Le dimanche a déjà filé, à la vitesse à laquelle filent ces journées-là. On les voudrait reposantes, mais elles sont souvent éreintantes, reflets exacts de nos semaines de travail. On tente d’y faire rentrer mille activités et autant de ménage, du rangement et des jeux partagés, des moments pour soi aussi, des discussions d’adultes. On a l’absurdité de penser que ces journées font 32h, quand elles n’en font que 24, et que la fatigue de la semaine coupe déjà de moitié l’énergie qu’on voudrait consacrer à bien faire.
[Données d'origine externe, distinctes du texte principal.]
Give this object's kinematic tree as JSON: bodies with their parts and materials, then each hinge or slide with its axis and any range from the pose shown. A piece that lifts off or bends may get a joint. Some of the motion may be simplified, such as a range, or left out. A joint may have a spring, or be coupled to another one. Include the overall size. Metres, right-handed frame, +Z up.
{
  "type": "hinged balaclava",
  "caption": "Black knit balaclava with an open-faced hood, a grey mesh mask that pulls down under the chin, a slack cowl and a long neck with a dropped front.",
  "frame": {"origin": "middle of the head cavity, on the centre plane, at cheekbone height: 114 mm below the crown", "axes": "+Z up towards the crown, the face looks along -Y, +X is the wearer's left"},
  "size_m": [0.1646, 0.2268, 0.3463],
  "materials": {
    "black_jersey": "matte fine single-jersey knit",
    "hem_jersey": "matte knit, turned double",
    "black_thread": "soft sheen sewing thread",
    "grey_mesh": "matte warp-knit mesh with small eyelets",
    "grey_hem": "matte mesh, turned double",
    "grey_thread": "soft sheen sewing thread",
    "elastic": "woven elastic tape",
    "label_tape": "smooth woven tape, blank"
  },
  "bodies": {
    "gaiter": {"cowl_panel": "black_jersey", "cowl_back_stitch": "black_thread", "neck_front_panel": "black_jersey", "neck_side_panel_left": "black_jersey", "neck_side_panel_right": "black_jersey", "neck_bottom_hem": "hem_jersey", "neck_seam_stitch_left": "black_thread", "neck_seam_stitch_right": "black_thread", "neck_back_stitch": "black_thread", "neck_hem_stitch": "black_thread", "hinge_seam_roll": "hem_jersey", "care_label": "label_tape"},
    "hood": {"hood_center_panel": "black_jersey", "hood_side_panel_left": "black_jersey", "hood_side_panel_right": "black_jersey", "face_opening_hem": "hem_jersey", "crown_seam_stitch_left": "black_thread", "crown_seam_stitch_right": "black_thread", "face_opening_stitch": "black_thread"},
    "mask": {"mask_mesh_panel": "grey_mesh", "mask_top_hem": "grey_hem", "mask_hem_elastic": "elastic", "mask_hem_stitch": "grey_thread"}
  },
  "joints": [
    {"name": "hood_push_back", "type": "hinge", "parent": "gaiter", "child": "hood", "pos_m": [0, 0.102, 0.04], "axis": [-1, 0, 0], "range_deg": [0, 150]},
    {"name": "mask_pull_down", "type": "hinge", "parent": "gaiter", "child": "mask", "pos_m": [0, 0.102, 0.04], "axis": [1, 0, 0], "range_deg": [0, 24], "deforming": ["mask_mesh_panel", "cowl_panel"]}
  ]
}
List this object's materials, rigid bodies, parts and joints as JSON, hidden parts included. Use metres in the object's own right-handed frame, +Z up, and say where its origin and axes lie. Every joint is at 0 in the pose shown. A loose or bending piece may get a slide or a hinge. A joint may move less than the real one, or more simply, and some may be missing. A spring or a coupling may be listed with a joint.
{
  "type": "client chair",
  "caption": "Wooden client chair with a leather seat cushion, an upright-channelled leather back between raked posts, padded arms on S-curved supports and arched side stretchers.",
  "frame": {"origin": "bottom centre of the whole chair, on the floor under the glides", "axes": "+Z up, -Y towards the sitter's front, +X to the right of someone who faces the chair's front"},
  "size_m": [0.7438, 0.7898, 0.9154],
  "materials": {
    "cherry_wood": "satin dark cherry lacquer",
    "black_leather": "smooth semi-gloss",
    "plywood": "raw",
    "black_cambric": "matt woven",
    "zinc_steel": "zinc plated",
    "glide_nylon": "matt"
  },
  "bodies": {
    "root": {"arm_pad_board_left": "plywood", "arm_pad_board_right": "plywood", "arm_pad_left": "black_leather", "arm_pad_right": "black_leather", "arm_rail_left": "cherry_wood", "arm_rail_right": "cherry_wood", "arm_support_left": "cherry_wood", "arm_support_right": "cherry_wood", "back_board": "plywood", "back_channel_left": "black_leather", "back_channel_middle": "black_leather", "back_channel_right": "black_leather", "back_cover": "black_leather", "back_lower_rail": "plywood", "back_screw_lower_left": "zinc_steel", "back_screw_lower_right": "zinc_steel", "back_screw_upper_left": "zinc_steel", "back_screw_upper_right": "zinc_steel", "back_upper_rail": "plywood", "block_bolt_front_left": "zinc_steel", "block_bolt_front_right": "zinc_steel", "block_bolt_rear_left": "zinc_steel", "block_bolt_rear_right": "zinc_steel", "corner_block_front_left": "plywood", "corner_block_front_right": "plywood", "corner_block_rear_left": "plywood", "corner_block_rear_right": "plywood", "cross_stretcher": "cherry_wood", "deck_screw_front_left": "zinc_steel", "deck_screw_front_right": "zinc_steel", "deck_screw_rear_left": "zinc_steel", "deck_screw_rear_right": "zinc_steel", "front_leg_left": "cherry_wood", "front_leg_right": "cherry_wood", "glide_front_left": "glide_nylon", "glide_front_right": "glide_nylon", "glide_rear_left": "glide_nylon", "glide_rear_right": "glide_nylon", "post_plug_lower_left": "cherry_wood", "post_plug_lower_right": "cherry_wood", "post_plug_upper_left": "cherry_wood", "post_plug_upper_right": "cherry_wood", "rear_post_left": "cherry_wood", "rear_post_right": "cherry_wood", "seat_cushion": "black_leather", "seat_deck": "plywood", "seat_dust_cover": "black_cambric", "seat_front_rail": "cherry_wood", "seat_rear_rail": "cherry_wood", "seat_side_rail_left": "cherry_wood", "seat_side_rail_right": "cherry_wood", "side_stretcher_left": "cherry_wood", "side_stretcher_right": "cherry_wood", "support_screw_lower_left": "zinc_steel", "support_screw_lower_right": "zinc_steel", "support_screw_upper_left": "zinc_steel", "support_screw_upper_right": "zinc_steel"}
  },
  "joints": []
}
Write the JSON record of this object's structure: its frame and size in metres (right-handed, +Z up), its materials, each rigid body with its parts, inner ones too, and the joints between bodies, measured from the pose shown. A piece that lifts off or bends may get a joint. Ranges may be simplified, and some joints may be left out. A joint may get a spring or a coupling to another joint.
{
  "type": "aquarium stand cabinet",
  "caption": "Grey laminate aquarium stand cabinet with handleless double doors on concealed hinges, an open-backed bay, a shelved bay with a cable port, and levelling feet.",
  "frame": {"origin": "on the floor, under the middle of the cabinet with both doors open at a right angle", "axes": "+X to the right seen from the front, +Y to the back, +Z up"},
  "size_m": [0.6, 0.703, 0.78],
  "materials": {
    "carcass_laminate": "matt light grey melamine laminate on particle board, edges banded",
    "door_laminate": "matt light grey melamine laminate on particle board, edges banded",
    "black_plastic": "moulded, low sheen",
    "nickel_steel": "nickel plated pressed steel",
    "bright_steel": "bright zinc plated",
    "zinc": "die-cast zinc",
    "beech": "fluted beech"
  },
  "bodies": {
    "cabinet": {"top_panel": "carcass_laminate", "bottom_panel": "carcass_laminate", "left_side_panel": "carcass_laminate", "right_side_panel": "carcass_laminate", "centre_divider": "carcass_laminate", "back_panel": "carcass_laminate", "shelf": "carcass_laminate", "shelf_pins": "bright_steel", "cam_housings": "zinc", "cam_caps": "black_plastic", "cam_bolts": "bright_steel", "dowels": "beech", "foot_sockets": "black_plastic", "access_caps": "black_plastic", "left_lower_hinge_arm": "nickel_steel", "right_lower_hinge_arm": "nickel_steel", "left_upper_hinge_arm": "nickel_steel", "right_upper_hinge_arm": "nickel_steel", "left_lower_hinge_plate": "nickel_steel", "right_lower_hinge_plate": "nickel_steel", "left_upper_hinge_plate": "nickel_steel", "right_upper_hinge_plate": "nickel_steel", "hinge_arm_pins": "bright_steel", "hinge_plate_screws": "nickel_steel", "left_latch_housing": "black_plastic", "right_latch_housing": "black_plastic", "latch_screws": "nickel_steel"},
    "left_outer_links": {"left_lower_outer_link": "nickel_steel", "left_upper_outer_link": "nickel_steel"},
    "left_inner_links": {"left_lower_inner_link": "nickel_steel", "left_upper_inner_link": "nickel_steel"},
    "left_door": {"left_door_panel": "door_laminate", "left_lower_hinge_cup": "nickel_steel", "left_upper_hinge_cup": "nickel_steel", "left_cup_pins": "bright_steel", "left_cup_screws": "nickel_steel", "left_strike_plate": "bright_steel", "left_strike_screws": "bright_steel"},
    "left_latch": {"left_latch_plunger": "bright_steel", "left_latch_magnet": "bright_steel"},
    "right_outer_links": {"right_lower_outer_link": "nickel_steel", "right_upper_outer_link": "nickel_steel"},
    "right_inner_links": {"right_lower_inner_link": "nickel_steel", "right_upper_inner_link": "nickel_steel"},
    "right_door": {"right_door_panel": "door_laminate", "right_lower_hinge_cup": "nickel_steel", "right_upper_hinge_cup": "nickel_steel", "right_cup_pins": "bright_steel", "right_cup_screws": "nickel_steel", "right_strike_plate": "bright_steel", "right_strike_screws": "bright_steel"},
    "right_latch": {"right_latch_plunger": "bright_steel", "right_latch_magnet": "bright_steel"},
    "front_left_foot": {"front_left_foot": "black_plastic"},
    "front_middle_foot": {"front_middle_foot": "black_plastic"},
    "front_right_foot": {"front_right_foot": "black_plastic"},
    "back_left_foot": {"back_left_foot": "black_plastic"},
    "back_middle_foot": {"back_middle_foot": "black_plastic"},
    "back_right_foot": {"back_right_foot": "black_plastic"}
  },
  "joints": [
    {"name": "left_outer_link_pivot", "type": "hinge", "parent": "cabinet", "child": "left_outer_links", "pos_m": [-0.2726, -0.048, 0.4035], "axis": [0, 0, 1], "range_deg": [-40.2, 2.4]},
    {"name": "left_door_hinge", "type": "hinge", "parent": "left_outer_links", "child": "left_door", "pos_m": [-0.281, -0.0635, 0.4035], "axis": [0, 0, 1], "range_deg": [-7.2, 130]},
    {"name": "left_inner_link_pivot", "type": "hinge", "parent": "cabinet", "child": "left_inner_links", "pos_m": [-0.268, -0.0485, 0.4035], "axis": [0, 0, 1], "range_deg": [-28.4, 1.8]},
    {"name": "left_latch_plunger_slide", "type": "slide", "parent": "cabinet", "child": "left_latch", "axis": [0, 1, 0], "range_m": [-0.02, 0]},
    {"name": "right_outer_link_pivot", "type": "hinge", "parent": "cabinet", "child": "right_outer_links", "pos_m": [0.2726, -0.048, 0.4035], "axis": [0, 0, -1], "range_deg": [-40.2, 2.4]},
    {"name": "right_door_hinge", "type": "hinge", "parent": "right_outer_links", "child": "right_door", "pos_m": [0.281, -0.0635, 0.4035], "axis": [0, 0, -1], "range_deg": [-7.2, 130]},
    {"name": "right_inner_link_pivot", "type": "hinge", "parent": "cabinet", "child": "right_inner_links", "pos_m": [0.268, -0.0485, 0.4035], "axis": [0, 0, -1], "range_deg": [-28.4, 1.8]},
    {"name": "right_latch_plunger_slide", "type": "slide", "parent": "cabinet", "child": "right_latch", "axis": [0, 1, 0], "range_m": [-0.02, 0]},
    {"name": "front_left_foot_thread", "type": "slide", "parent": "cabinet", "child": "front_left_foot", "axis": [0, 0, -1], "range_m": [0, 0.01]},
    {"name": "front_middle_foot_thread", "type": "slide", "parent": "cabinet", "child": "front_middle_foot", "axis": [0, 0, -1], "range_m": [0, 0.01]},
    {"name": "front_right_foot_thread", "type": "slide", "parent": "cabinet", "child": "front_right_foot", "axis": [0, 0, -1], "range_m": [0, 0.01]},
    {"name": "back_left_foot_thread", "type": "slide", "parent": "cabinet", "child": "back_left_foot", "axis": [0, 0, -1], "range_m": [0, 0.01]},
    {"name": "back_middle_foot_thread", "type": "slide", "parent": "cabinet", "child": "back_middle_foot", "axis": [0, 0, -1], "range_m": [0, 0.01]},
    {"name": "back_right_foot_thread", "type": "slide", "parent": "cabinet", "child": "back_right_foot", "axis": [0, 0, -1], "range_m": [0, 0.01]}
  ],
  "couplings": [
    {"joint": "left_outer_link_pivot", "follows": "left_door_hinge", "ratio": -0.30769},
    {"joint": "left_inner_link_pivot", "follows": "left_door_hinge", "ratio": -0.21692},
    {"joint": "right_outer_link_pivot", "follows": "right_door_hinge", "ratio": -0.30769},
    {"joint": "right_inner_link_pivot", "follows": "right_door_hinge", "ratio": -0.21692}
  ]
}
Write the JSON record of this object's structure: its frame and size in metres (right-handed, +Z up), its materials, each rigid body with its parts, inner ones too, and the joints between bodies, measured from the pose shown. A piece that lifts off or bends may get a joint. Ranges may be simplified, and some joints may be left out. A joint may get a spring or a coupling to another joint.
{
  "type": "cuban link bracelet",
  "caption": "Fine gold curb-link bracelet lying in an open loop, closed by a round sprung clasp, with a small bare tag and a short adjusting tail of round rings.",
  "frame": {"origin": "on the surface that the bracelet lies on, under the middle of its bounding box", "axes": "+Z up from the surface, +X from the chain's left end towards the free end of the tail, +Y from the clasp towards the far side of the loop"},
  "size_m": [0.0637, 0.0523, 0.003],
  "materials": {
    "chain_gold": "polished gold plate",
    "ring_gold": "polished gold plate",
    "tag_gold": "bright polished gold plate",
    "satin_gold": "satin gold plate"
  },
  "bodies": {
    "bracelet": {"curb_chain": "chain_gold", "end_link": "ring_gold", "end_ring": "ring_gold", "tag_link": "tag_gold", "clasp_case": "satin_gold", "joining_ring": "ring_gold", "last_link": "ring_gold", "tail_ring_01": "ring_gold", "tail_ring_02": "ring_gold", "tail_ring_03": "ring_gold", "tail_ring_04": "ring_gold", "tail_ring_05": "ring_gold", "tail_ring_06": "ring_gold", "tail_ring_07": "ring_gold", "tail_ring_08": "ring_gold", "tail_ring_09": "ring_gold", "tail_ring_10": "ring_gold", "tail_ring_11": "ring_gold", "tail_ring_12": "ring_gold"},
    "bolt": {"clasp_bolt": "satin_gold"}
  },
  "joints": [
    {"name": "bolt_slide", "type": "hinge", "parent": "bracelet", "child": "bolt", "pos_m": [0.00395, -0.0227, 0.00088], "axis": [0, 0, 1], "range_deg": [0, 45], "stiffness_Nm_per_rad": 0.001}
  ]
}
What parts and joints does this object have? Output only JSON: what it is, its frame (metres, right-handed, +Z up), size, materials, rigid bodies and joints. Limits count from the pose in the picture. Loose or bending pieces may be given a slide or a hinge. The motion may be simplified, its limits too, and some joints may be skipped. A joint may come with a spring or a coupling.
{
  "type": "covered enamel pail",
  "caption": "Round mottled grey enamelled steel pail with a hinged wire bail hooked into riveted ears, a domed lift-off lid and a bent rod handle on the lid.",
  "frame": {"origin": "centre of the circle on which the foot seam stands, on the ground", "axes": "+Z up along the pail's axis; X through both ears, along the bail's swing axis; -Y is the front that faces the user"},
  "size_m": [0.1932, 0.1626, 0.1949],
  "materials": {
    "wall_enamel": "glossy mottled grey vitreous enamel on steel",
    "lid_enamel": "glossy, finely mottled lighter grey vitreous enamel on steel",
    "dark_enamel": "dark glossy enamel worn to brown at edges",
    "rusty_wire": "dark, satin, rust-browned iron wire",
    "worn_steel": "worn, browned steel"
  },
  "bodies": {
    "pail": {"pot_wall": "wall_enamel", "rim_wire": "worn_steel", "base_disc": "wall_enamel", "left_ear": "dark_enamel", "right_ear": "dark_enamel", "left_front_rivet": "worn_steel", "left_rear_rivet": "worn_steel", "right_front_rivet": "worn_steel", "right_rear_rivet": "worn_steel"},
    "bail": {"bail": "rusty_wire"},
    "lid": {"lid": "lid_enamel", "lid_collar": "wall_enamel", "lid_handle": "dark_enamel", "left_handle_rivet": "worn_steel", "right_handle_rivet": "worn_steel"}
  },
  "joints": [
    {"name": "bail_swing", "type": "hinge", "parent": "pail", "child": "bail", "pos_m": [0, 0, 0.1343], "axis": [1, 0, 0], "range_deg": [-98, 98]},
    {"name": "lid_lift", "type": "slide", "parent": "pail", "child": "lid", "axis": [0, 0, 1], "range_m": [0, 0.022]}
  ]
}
Mon cousin était de passage, revenu de Québec, en route pour New-York. Après son départ, rejouant dans ma tête les conversations, j’ai perdu le fil. «Où travailles-tu?», me souvenais-je avoir demandé à son ami. Et puis la réponse, confuse dans ma tête. Des morceaux de phrases. Et Tempête qui crie depuis le trampoline. Je m’étais levée pour départager une dispute, pour nettoyer un genou, pour remettre de l’eau dans les seaux rose et bleu. Je m’étais rassise. «L’équipe est formidable», finissait-il alors, à l’attention de mon amoureux, qui avait tenu le fort des conversations en mon absence. J’ai bu une gorgée de limonade. «C’est le plus important», ai-je conclu. J’ai su plus tard, de quel emploi il s’agissait, et la couleur de son quotidien, lors d’un bref retour sur les échanges avec mon conjoint. J’avais loupé la moitié, la moitié des conversations, la moitié des jeux.
On dit souvent que les parents sont des équilibristes, des jongleurs. Ce qu’on dit peu, en revanche, c’est que bien souvent les balles tombent. Le spectacle n’est pas si beau et l’exécution imparfaite, laissant l’ensemble des spectateurs avec un goût d’inachevé. Les enfants à qui l’on n’accorde qu’une attention sommaire, les invités dont on se détourne trop volontiers.
Et que dire du jongleur?
J’ai parlé de tourisme en essuyant des bouches dégoulinantes et disserté des coutumes locales en épongeant des verres renversés. Assise au bord de ma chaise, tantôt repoussée dans un coin par des petites fesses qui voulaient tant s’asseoir à mes côtés, tantôt escaladée, puis aussitôt jalousée, assaillie pour être surmontée. Je suis encore chanceuse que le nombre de mes genoux égale celui de mes enfants.
Les appels incessants, les «Maman» que l’on croit ignorer un instant, les paroles que l’on manque. L’adulte qui parle au premier plan tandis que l’enfant chute, à l’horizon. L’œil qui imprime tout, l’oreille qui enregistre. Les variations de tons, les jeux que l’on sait compromis, les prémices des disputes, les coups que l’on devine avant que le bruit nous parvienne. Les sourires que l’on fige, les excuses que l’on donne, l’impatience que l’on contient et le bras que l’on agrippe un peu trop fort.
Mon corps libéré, la journée écoulée, j’ai déambulé le long du trottoir, sur le chemin de l’épicerie. Toute entière dans cet épuisement. J’ai revécu ma journée, volée à moitié. Les pieds fragilement ancrés sur une ligne oscillante, jonglant entre deux réalités.
-Lexie Swing-
Exactement ça, on est partout et nulle part à la fois…
Mais on essaye et on essaye encore …
C’est le souci d une parentalité aux petits soins avec nos enfants , une hyper vigilance de tous instants , une fatigue équivalente à un soldat en permanence sur la ligne de front , … nous fesons le travail d un village , mais dans des cercles sociaux en général plus restreint …
Trés bien écris au passage :)
Je trouve que lorsque les invités présents sont également parents, la vigilance est comme partagée et repose sur les épaules de plusieurs personnes, ce qui rend les choses plus faciles.